**WRITTEN REQUEST**
Up to and including the line that contains "wale_d = 4.6; // [4:0.2:4.8]", repeat each line of the data exactly, starting from the first.

**INFORMATION SUPPLIED**

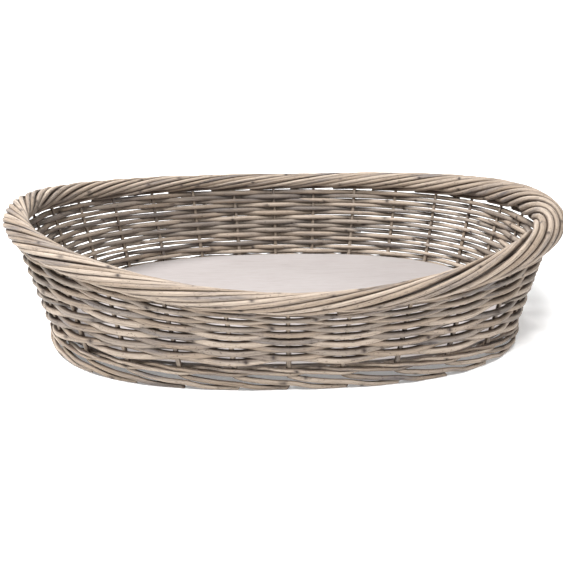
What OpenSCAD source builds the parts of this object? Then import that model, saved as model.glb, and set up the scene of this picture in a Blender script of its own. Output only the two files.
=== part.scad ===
// Wicker pet bed basket: a low oval dog or cat basket with a dipped front.
// A wale of three rods ties the upright stakes together and carries a plywood board.
// Below it the stakes turn into a foot border, above it weavers run in front of one stake
// and behind the next, and the stakes end in a thick border rolled round the rim.
// Millimetres, +X along the length, +Y to the back, +Z up, origin under the middle.

/* [Overall size] */
// Length over the rolled border
outer_length = 700; // [660:10:740]
// Width over the rolled border
outer_width = 500; // [480:10:520]
// Height of the border's middle line at the back
back_height = 138; // [134:1:144]
// Height of the border's middle line at the left end
left_height = 156; // [150:1:160]
// Height of the border's middle line at the right end
right_height = 152; // [148:1:158]
// Height of the border's middle line at the dipped front
front_height = 109; // [106:1:116]

/* [Base board] */
// Height of the board's upper face
board_top = 27.5; // [26.5:0.5:29]
// Thickness of the plywood
board_thickness = 3.6; // [3:0.2:5]
// Gap from the middle of the stakes to the board's edge
board_gap = 6; // [6:0.2:7]

/* [Stakes] */
// Length of the oval that the stakes stand on
stakes_length = 594; // [570:2:600]
// Width of the oval that the stakes stand on
stakes_width = 426; // [410:2:430]
// Number of upright stakes
stake_count = 30; // [28:2:32]
// Thickness of a stake
stake_d = 6; // [5:0.5:6.5]

/* [Weaving] */
// Rows that go right round the basket
row_count = 13; // [11:1:13]
// Thickness of a weaver as a share of the height of its row
weaver_share = 0.84; // [0.7:0.02:0.9]
// Thickness of the three rods of the wale, which runs round the stakes under the board
wale_d = 4.6; // [4:0.2:4.8]

/* [Rolled border] */
// Radius of the border along the front and the back
border_r = 12.2; // [12:0.2:13.4]
// Extra radius at the left end
left_swell = 3.2; // [1:0.2:4]
// Extra radius at the right end, where the rods are rolled more loosely
right_swell = 7; // [1:0.5:7]
// Rods that every stake adds to the border
rods_per_stake = 2; // [1:1:2]
// Thickness of a border rod
border_rod_d = 4.6; // [3.8:0.1:4.6]

/* [Foot] */
// Thickness of a foot rod
foot_rod_d = 5.6; // [5:0.2:5.6]

/* [Hidden] */
SIDES = ["right", "back", "left", "front"];
PACKING_AFTER = [6, 6];

spacing = 360 / stake_count;
first_stake = 0.45;
stake_r = stake_d / 2;
stake_foot = 1.4;
stake_gap = 0.3;
weave_clearance = 0.15;

// The two ovals that the stakes join: the one they lean from, just inside the thickness
// of the board, and the border's middle line
base_level = board_top - 2.5;
base_half = [stakes_length / 2, stakes_width / 2];
base_squareness = 2.5;
border_ends = [outer_length / 2 - border_r - right_swell,
               outer_length / 2 - border_r - left_swell];
border_half = [(border_ends[0] + border_ends[1]) / 2, outer_width / 2 - border_r];
border_shift = (border_ends[0] - border_ends[1]) / 2;
border_squareness = 2.25;
border_egg = 0.035;
evening = 2;
drift = 1.5;

// The weave runs between these two levels, and short packing rods fill the higher back
weave_bottom = board_top + 5.5;
weave_margin = 2.8;
packing_rows = len(PACKING_AFTER);
back_rows = row_count + packing_rows;
packing_reach = [132, 126];

// Course of a wale rod, in half spacings: how far outwards and how far up it lies. It
// passes two stakes outside, high and then low, and the third inside, under the board.
wale_rise = 2.7;
wale_course = [[1, 1], [1.1, 0], [1, -1], [0, -0.9], [-1, -0.5], [0, 0.9]];
board_rest = 0.1;
wale_level = board_top - board_thickness - board_rest - wale_d / 2 + wale_rise / 2;

// The border rods lie on the core and turn round it while they run on past the stakes
core_depth = border_rod_d + 0.6;
helix_start = 250;
helix_turn = 320;
helix_run = 5.2;
border_rod_steps = 10;

foot_r = foot_rod_d / 2;
foot_low = foot_r * cos(30);
// Course of a foot rod: stake spacings run, height of its middle line as a share of
// base_level, distance outwards. The last three points lie on the floor.
foot_course = [
    [0, 1, 0], [0, 0.7, 0], [0.05, 0.6, 0.4], [0.2, 0.52, 2], [0.7, 0.4, 3.6],
    [1.08, 0.34, 3.4], [1.4, 0.16, 1.6], [1.65, 0, 0.6], [1.82, 0, 0.4], [2, 0, 0.4]
];

rings_per_stake = 2;
rod_sides = 5;
core_sides = 8;
foot_sides = 6;
stake_fn = 32;
board_points = 120;

willow = [0.73, 0.66, 0.58];
grey_willow = [0.62, 0.58, 0.56];
pale_board = [0.87, 0.83, 0.81];

// ---------- lines of the basket ----------

function unit(v) = v / norm(v);
function mix(a, b, share) = a + (b - a) * share;
function smooth(x) = let(c = min(max(x, 0), 1)) c * c * (3 - 2 * c);

// A point of a squarish oval, counted anticlockwise from the right-hand end
function oval(half, squareness, angle) =
    let(k = pow(pow(abs(cos(angle)), squareness) + pow(abs(sin(angle)), squareness),
                -1 / squareness))
    [half[0] * k * cos(angle), half[1] * k * sin(angle)];

// Turns even steps round the basket into the angles of the stakes, which stand almost
// evenly, with the small drift of handwork
function even(turn) = turn + evening * sin(2 * turn) + drift * sin(turn + 45);

function border_height(angle) =
    let(ends = mix(left_height, right_height, (1 + cos(angle)) / 2))
    mix(ends, sin(angle) > 0 ? back_height : front_height,
        pow(abs(sin(angle)), sin(angle) > 0 ? 1.3 : 2.7));

function base_at(turn) =
    let(p = oval(base_half, base_squareness, even(turn))) [p[0], p[1], base_level];
function border_at(turn) =
    let(angle = even(turn), p = oval(border_half, border_squareness, angle))
    [p[0] + border_shift, p[1] * (1 + border_egg * cos(angle)), border_height(angle)];

// The wall's middle surface at a height
function wall_at(turn, z) =
    let(low = base_at(turn), high = border_at(turn))
    mix(low, high, (z - low[2]) / (high[2] - low[2]));

// Square to the wall and outwards
function along(turn) = unit(border_at(turn + 1) - border_at(turn - 1));
function up_stake(turn) = unit(border_at(turn) - base_at(turn));
function outwards(turn) = unit(cross(along(turn), up_stake(turn)));
function level_outwards(turn) = let(d = along(turn)) unit([d[1], -d[0], 0]);

function stake_turn(i) = (i + first_stake) * spacing;
function side_of(turn) = SIDES[floor(((even(turn) + 405) % 360) / 90)];
function border_radius(turn) =
    let(c = cos(even(turn))) border_r + (c > 0 ? right_swell : left_swell) * c * c;

// ---------- rods ----------

function tangent(path, i, closed) =
    let(n = len(path),
        before = closed ? path[(i + n - 1) % n] : path[max(i - 1, 0)],
        after = closed ? path[(i + 1) % n] : path[min(i + 1, n - 1)])
    unit(after - before);

function rod_ring(p, ahead, out, r, sides) =
    let(across = unit(out - (out * ahead) * ahead), over = cross(ahead, across))
    [for (j = [0:sides - 1]) let(a = 360 * j / sides)
        p + r * (cos(a) * across + sin(a) * over)];

// A rod swept along a path. outs points away from the wall and radii gives the
// thickness at each point of the path.
module rod(path, outs, radii, sides, closed = false) {
    n = len(path);
    points = [for (i = [0:n - 1])
        each rod_ring(path[i], tangent(path, i, closed), outs[i], radii[i], sides)];
    skin = [for (i = [0:n - (closed ? 1 : 2)], j = [0:sides - 1])
        let(i2 = (i + 1) % n, j2 = (j + 1) % sides)
        [i2 * sides + j, i2 * sides + j2, i * sides + j2, i * sides + j]];
    caps = closed ? [] : [
        [for (j = [0:sides - 1]) j],
        [for (j = [sides - 1:-1:0]) (n - 1) * sides + j]
    ];
    polyhedron(points, concat(skin, caps));
}

module straight_rod(from, to, r) {
    d = to - from;
    translate(from)
        rotate([0, acos(d[2] / norm(d)), atan2(d[1], d[0])])
            cylinder(h = norm(d), r = r, $fn = stake_fn);
}

// ---------- base ----------

module base_board() {
    color(pale_board)
        translate([0, 0, board_top - board_thickness])
            linear_extrude(board_thickness)
                polygon([for (i = [0:board_points - 1])
                    oval(base_half - [board_gap, board_gap], base_squareness,
                         360 * i / board_points)]);
}

// A stake leans outwards from the top of its foot rod and reaches the underside of the
// border's core
module stake(turn) {
    base = base_at(turn);
    lean = up_stake(turn);
    height = norm(border_at(turn) - base) - border_radius(turn) + core_depth - stake_gap;
    straight_rod(base + stake_foot * lean, base + height * lean, stake_r);
}

module stakes(side) {
    for (i = [0:stake_count - 1])
        if (side_of(stake_turn(i)) == side)
            color(grey_willow) stake(stake_turn(i));
}

// One foot rod: it goes down through the wale, leans along the foot and ends flat on the
// floor under the rods after it
module foot_rod(i) {
    turns = [for (c = foot_course) stake_turn(i) + c[0] * spacing];
    heights = [for (c = foot_course) max(c[1] * base_level, foot_low)];
    path = [for (k = [0:len(foot_course) - 1])
        let(p = base_at(turns[k]) + foot_course[k][2] * level_outwards(turns[k]))
        [p[0], p[1], heights[k]]];
    rod(path, [for (turn = turns) level_outwards(turn)],
        [for (turn = turns) foot_r], foot_sides);
}

module foot_rods(side) {
    for (i = [0:stake_count - 1])
        if (side_of(stake_turn(i)) == side)
            color(willow) foot_rod(i);
}

// ---------- weaving ----------

// The three rods of the wale follow one course, a stake apart
module wale_rod(number) {
    reach = stake_r + wale_d / 2 + weave_clearance;
    steps = stake_count * rings_per_stake;
    turns = [for (i = [0:steps - 1]) (first_stake + i / rings_per_stake) * spacing];
    path = [for (i = [0:steps - 1])
        let(c = wale_course[(i + number * rings_per_stake) % len(wale_course)])
        wall_at(turns[i], wale_level + wale_rise * c[1]) + reach * c[0] * outwards(turns[i])];
    color(willow)
        rod(path, [for (turn = turns) outwards(turn)],
            [for (turn = turns) wale_d / 2], rod_sides, closed = true);
}

// How far a place lies towards the back, where the packing rods give the wall its height
function back_share(turn) = smooth((sin(turn) + 0.9) / 0.7);

// The front rows are thick below and thin under the border
function front_place(x) = x * (1.24 - 0.24 * x);

// Height of a row, from its number among the front rows and among the back rows
function row_height(turn, front_row, back_row) =
    let(share = mix(front_place(front_row / row_count), back_row / back_rows,
                    back_share(turn)))
    mix(weave_bottom, border_at(turn)[2] - border_radius(turn) - weave_margin, share);

function back_number(k) = k + len([for (after = PACKING_AFTER) if (after < k) after]);

// Half the height that a row may fill, where front_rows is its share of a front row
function weaver_radius(turn, front_row, back_row, front_rows) =
    weaver_share / 2 * (row_height(turn, front_row + front_rows / 2, back_row + 0.5)
                        - row_height(turn, front_row - front_rows / 2, back_row - 0.5));

// A weaver from one step to another, with rings_per_stake steps to a stake spacing
module weaver(from_step, to_step, front_row, back_row, front_rows, phase, closed) {
    steps = [from_step:to_step];
    turns = [for (i = steps) (first_stake + i / rings_per_stake) * spacing];
    swings = [for (i = steps) cos(180 * (i / rings_per_stake + phase))];
    radii = [for (turn = turns) weaver_radius(turn, front_row, back_row, front_rows)];
    outs = [for (turn = turns) outwards(turn)];
    path = [for (i = [0:len(turns) - 1])
        wall_at(turns[i], row_height(turns[i], front_row, back_row))
        + (stake_r + radii[i] + weave_clearance) * swings[i] * outs[i]];
    rod(path, outs, radii, rod_sides, closed);
}

module weave_row(k) {
    color(willow)
        weaver(0, stake_count * rings_per_stake - 1, k - 0.5, back_number(k) - 0.5, 1,
               k % 2, true);
}

// Packing rods come in pairs, woven there and back over the higher part of the wall.
// Their thin ends run out between two rows near the front.
module packing_rod(number) {
    after = PACKING_AFTER[number - 1];
    place = number % 2 == 1 ? 1 : 2;
    reach = packing_reach[place - 1];
    step = spacing / rings_per_stake;
    color(grey_willow)
        weaver(round((90 - reach) / step), round((90 + reach) / step),
               after + (place - 1.5) / 3, back_number(after) + place - 0.5, 1 / 3,
               (after + place) % 2, false);
}

// ---------- rolled border ----------

function border_frame(turn) =
    let(ahead = along(turn), out = level_outwards(turn)) [out, unit(cross(ahead, -out))];

module border_core() {
    steps = stake_count * rings_per_stake;
    turns = [for (i = [0:steps - 1]) i / rings_per_stake * spacing];
    color(grey_willow)
        rod([for (turn = turns) border_at(turn)],
            [for (turn = turns) level_outwards(turn)],
            [for (turn = turns) border_radius(turn) - core_depth],
            core_sides, closed = true);
}

// One border rod: it rises inside the basket, rolls over the top and is tucked under
// the outside of the border
module border_rod(start) {
    steps = border_rod_steps;
    shares = [for (i = [0:steps]) i / steps];
    turns = [for (share = shares) start - share * helix_run * spacing];
    ways = [for (i = [0:steps])
        let(roll = helix_start - helix_turn * shares[i], frame = border_frame(turns[i]))
        cos(roll) * frame[0] + sin(roll) * frame[1]];
    path = [for (i = [0:steps])
        border_at(turns[i]) + (border_radius(turns[i]) - border_rod_d / 2) * ways[i]];
    rod(path, ways, [for (share = shares) border_rod_d / 2], rod_sides);
}

module border_rods(side) {
    for (i = [0:stake_count - 1])
        if (side_of(stake_turn(i)) == side)
            for (j = [0:rods_per_stake - 1])
                color(willow)
                    border_rod(stake_turn(i) - j / rods_per_stake * spacing);
}

base_board();
for (n = [1:3])
    wale_rod(n);
for (k = [1:row_count])
    weave_row(k);
for (k = [1:packing_rows])
    packing_rod(k);
for (side = SIDES) {
    stakes(side);
    foot_rods(side);
    border_rods(side);
}
border_core();
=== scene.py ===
import math
import random

import bpy
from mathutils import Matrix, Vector, noise


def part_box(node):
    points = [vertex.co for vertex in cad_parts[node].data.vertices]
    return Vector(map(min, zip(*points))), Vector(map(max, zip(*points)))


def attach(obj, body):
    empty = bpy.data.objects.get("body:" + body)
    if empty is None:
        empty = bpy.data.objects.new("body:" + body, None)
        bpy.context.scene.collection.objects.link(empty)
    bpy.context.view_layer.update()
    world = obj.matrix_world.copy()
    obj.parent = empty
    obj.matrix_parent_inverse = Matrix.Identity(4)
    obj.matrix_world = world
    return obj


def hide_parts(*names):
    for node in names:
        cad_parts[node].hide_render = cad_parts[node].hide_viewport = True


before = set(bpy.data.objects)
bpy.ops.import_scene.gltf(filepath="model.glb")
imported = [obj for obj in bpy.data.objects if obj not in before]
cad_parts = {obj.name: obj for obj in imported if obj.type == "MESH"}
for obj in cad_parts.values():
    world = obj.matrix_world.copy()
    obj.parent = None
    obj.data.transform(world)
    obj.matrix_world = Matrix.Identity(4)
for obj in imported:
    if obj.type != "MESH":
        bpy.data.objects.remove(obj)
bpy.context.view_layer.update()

SIDES = ("right", "back", "left", "front")

# ---------- sizes, in metres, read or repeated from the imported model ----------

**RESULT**
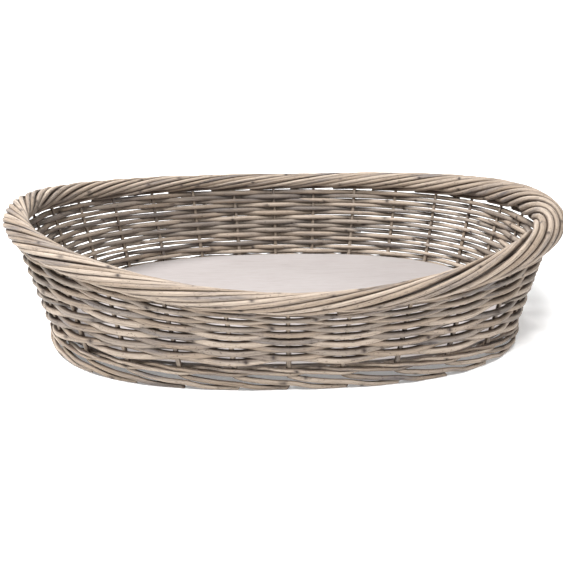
What OpenSCAD source builds the parts of this object? Then import that model, saved as model.glb, and set up the scene of this picture in a Blender script of its own. Output only the two files.
=== part.scad ===
// Wicker pet bed basket: a low oval dog or cat basket with a dipped front.
// A wale of three rods ties the upright stakes together and carries a plywood board.
// Below it the stakes turn into a foot border, above it weavers run in front of one stake
// and behind the next, and the stakes end in a thick border rolled round the rim.
// Millimetres, +X along the length, +Y to the back, +Z up, origin under the middle.

/* [Overall size] */
// Length over the rolled border
outer_length = 700; // [660:10:740]
// Width over the rolled border
outer_width = 500; // [480:10:520]
// Height of the border's middle line at the back
back_height = 138; // [134:1:144]
// Height of the border's middle line at the left end
left_height = 156; // [150:1:160]
// Height of the border's middle line at the right end
right_height = 152; // [148:1:158]
// Height of the border's middle line at the dipped front
front_height = 109; // [106:1:116]

/* [Base board] */
// Height of the board's upper face
board_top = 27.5; // [26.5:0.5:29]
// Thickness of the plywood
board_thickness = 3.6; // [3:0.2:5]
// Gap from the middle of the stakes to the board's edge
board_gap = 6; // [6:0.2:7]

/* [Stakes] */
// Length of the oval that the stakes stand on
stakes_length = 594; // [570:2:600]
// Width of the oval that the stakes stand on
stakes_width = 426; // [410:2:430]
// Number of upright stakes
stake_count = 30; // [28:2:32]
// Thickness of a stake
stake_d = 6; // [5:0.5:6.5]

/* [Weaving] */
// Rows that go right round the basket
row_count = 13; // [11:1:13]
// Thickness of a weaver as a share of the height of its row
weaver_share = 0.84; // [0.7:0.02:0.9]
// Thickness of the three rods of the wale, which runs round the stakes under the board
wale_d = 4.6; // [4:0.2:4.8]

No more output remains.